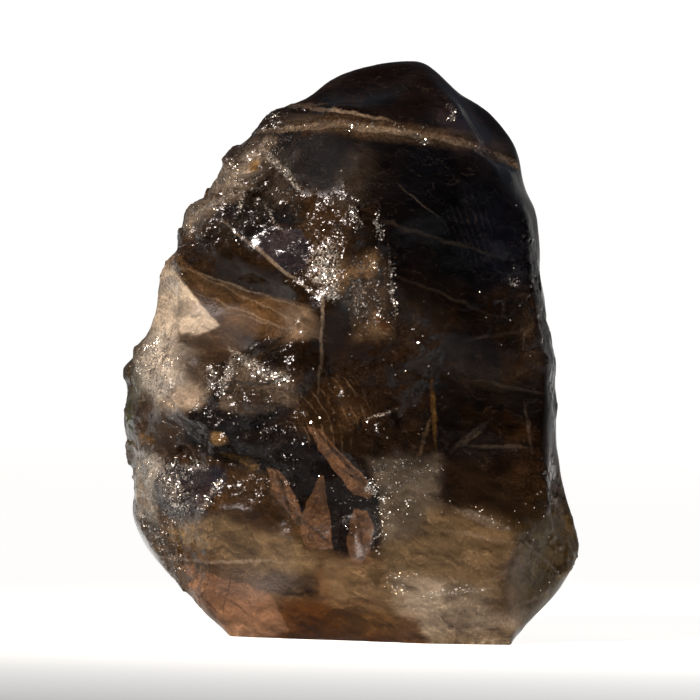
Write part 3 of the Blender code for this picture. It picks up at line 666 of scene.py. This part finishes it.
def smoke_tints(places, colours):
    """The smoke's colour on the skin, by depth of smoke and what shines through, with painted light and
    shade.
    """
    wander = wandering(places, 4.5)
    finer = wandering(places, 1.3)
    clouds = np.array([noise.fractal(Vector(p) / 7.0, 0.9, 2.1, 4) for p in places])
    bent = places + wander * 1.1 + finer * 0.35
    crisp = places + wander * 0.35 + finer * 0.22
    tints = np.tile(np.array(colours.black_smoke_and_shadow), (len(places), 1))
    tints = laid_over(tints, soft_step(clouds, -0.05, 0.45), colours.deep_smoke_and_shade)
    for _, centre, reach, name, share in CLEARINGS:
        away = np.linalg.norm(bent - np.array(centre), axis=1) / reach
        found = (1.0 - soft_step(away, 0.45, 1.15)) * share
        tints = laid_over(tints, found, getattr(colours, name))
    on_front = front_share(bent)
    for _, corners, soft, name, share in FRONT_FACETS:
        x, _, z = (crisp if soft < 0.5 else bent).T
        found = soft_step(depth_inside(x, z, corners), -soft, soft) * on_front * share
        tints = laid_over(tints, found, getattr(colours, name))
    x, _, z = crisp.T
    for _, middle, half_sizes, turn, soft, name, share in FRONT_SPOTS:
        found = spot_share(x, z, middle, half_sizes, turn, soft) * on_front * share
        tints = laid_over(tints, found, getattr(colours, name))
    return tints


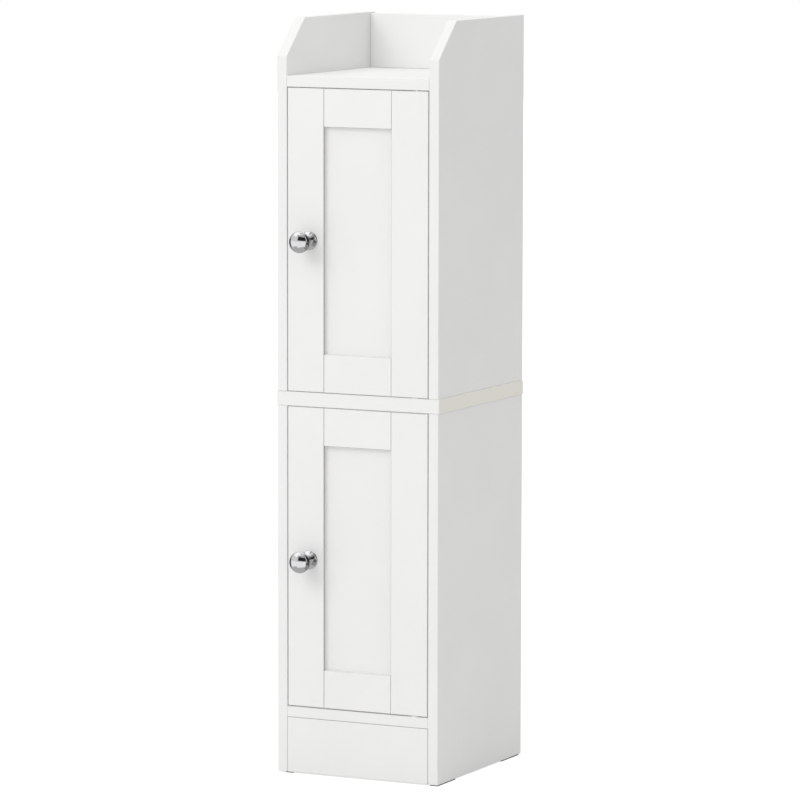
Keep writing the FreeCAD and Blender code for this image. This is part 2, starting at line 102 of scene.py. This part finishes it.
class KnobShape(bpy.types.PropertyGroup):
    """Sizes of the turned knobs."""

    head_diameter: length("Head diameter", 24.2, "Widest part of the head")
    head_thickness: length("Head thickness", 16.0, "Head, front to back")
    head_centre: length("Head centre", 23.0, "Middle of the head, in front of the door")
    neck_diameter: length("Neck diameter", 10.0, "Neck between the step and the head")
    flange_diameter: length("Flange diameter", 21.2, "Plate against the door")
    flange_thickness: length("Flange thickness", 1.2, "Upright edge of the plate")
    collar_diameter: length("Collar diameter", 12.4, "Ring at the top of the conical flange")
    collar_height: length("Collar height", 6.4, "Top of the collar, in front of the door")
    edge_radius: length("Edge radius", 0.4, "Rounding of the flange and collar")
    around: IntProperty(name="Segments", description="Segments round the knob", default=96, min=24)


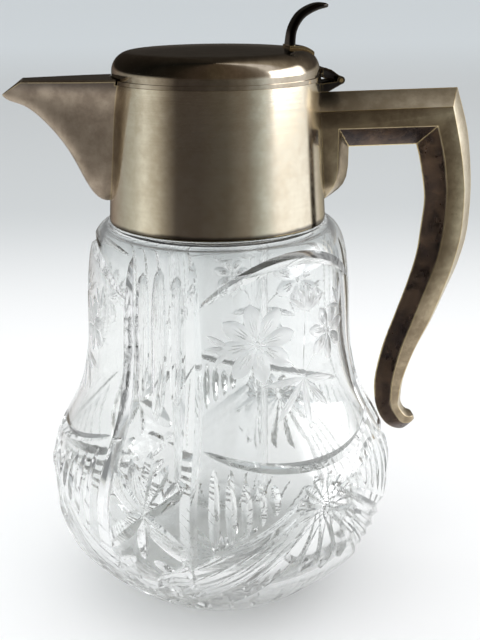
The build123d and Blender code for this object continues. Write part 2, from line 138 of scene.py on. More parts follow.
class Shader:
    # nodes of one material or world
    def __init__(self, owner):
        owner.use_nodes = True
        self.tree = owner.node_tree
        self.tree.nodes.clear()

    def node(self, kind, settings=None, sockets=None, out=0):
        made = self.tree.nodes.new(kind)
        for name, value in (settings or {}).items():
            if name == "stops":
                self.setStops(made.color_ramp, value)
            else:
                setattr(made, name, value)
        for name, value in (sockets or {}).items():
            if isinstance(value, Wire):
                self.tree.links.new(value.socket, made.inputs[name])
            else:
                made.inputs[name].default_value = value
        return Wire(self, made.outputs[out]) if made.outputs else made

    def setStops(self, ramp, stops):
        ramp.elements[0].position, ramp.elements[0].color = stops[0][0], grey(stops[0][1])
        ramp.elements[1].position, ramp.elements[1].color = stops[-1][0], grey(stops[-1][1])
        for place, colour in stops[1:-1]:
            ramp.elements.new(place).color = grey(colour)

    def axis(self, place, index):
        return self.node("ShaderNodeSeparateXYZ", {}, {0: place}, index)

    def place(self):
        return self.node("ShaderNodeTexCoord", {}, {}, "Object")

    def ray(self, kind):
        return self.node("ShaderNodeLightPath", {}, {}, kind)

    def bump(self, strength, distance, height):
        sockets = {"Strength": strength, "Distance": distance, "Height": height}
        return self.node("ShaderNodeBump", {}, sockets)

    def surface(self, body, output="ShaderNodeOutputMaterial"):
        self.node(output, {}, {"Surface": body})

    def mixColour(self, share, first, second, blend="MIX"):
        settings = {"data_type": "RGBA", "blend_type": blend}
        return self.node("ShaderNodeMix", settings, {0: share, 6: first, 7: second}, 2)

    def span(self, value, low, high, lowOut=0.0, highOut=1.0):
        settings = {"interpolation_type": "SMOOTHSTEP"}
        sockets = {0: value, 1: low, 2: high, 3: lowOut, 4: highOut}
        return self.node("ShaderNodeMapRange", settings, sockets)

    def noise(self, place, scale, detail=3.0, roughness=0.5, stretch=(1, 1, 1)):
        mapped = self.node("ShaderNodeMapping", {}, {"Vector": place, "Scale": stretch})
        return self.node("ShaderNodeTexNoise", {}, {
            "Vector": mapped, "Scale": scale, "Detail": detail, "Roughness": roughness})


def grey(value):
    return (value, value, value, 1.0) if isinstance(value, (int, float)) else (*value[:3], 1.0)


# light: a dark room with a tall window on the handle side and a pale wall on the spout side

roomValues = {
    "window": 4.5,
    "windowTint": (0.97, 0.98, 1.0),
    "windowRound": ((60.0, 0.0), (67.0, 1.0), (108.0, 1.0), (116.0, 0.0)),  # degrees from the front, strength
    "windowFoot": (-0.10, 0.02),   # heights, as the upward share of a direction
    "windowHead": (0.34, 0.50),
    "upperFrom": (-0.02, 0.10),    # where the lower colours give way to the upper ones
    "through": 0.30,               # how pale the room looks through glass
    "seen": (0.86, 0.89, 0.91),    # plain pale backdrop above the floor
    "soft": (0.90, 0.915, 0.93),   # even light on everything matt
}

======

| What to produce |
The line with "Keep writing the" marks the start and the line with "of the turned" marks the end; transcribe every line in that stretch, unchanged.

| Solution |
Keep writing the FreeCAD and Blender code for this image. This is part 2, starting at line 102 of scene.py. This part finishes it.
class KnobShape(bpy.types.PropertyGroup):
    """Sizes of the turned knobs."""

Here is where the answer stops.